= Henrik Christian Rørholt =

Norwegian military officer and politician

Henrik Christian Rørholt (11 January 1883 – 4 December 1954) was a Norwegian military officer and politician for the Agrarian Party.

He was born in Hamar as a son of principal Arnold Andersen Rørholt (1842–1915) and Anne Marie Laurentze, née Borchgrevink (1854–1919). After finishing his secondary education in 1900 he was enlisted in the Armed Forces from 1904, graduated from the Norwegian Military College in 1907 and then worked for the Geographical Survey for two years. He saw battle action during Operation Weserübung in 1940.

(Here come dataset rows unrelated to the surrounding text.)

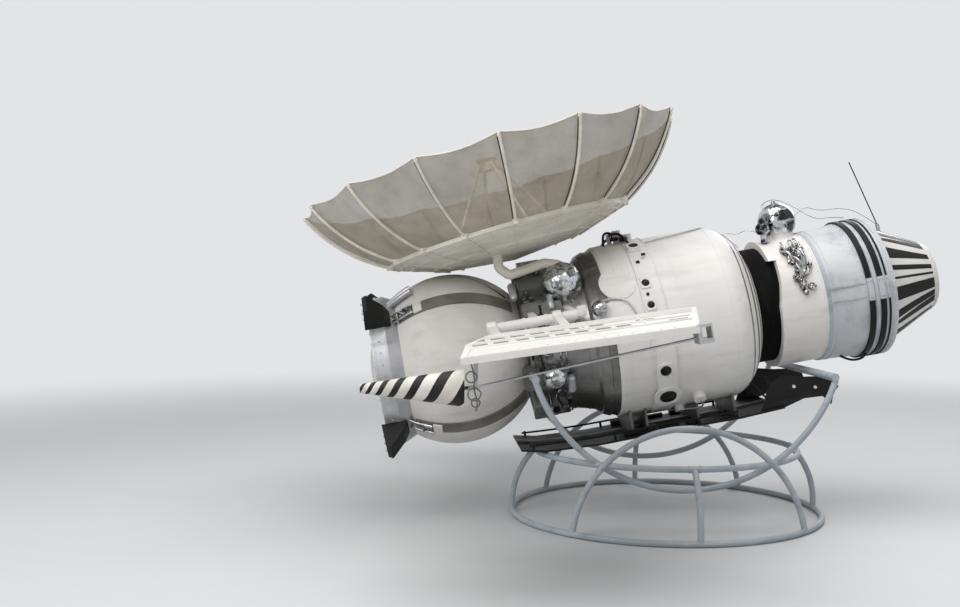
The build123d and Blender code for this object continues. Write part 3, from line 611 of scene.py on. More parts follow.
# a cord edges the net, and a dark seam is sewn along one side of every rib, on the outside of the net
rimCords = []
seams = []
for index in range(dish["ribs"]):
    drop = zWay * dish["cordDrop"]
    rimCords.append([onGore(index, across, 1) - drop for across in dish["cordStops"]])
    beside = ribWay(index).cross(zWay) * dish["seamReach"]
    seams.append([onRib(index, dish["seamInset"], along) + beside for along in dish["seamStops"]])
pipes("dish_rim_cord", rimCords, dish["cordRadius"], "ribMetal", space=dishFrame)
pipes("rib_seams", seams, dish["seamRadius"], "blackPaint", space=dishFrame)

# Each rib's blocks by reach, height, lean, size and edge, and studs by reach, height, lean, radius and rise,
# then the ridges turned on the hub
dishParts = {
    "blocks": (
        (0.728, -0.418, 0, (0.05, 0.03, 0.03), 0.004),
        (0.56, -0.4815, 0.327, (0.3, 0.01, 0.012), 0.002),
        (0.566, -0.4535, 0.291, (0.3, 0.008, 0.006), 0.001),
    ),
    "studs": (
        (0.708, -0.404, 0, 0.006, 0.006), (0.748, -0.404, 0, 0.006, 0.006), (1.14, -0.012, 0.5, 0.011, 0.014),
    ),
    "ridges": (
        (
            128, 0.016, (-0.007, -0.002, 0.008, 0.004),
            ((0.716, -0.4295), (0.664, -0.4465), (0.6, -0.4675), (0.47, -0.5105)),
        ),
        (96, 0.012, (-0.004, -0.003, 0.004, 0.004), ((0.412, -0.5015), (0.25, -0.5225), (0.1, -0.541))),
    ),
}
dishTrim = bmesh.new()
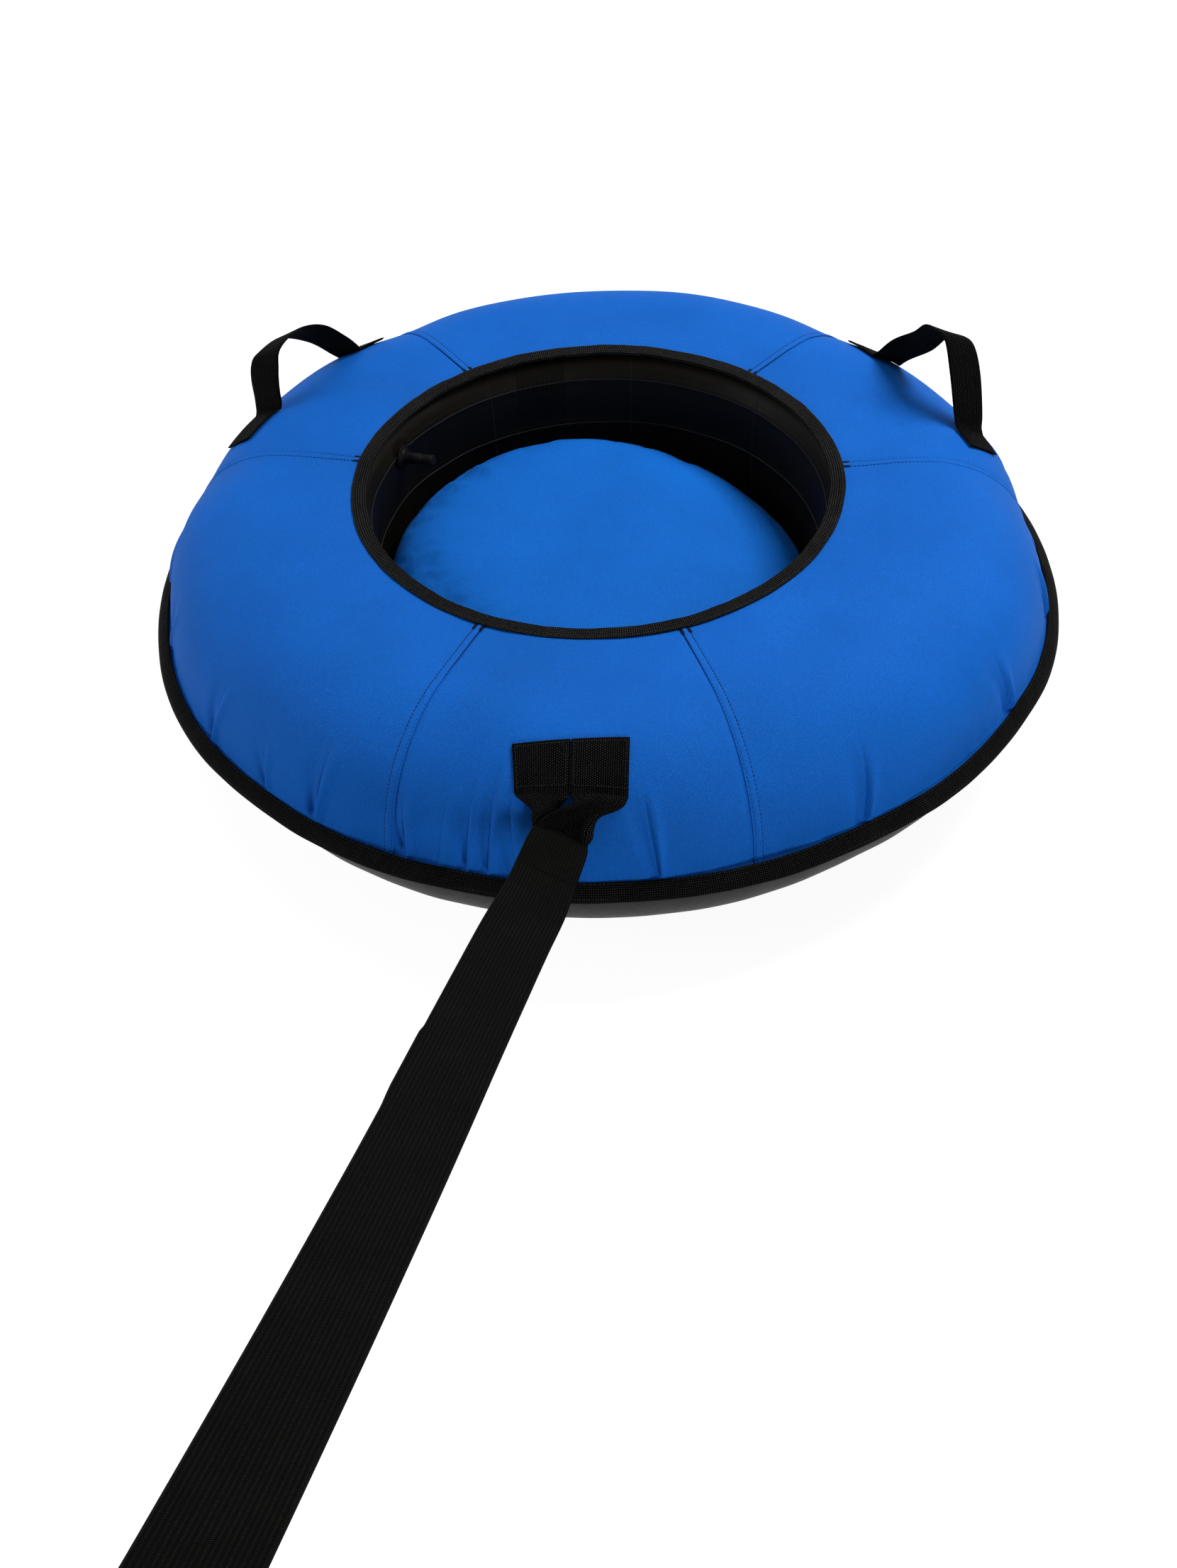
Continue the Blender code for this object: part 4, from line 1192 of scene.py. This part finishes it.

From 1911 he was a forest owner in Sør-Odal Municipality. He was elected to six terms on the municipal council for Sør-Odal Municipality between 1916 and 1934. He was elected as a deputy representative to the Parliament of Norway in 1924 from the constituency Hedmark, meeting in parliamentary session in 1926.

He was a member of the Agrarian Party's county board from 1921 to 1946, serving three years as chairman, chaired the county branch of the Norwegian Forestry Society from 1924 and the regional branch of the Norwegian Agrarian Association from 1931 to 1946 (and deputy member of the Norwegian Agrarian Association's national board from 1934). He also chaired the supervisory council of the Norwegian Forest Owners Association from 1927 to 1929.

In the media, Rørholt was a board member of Østlendingen and chaired the supervisory council of Nationen. In business, he was a board member of Norges Varemesse and Glommendalens Bank, the supervisory council of Skogbrand (chair) and Borregaard.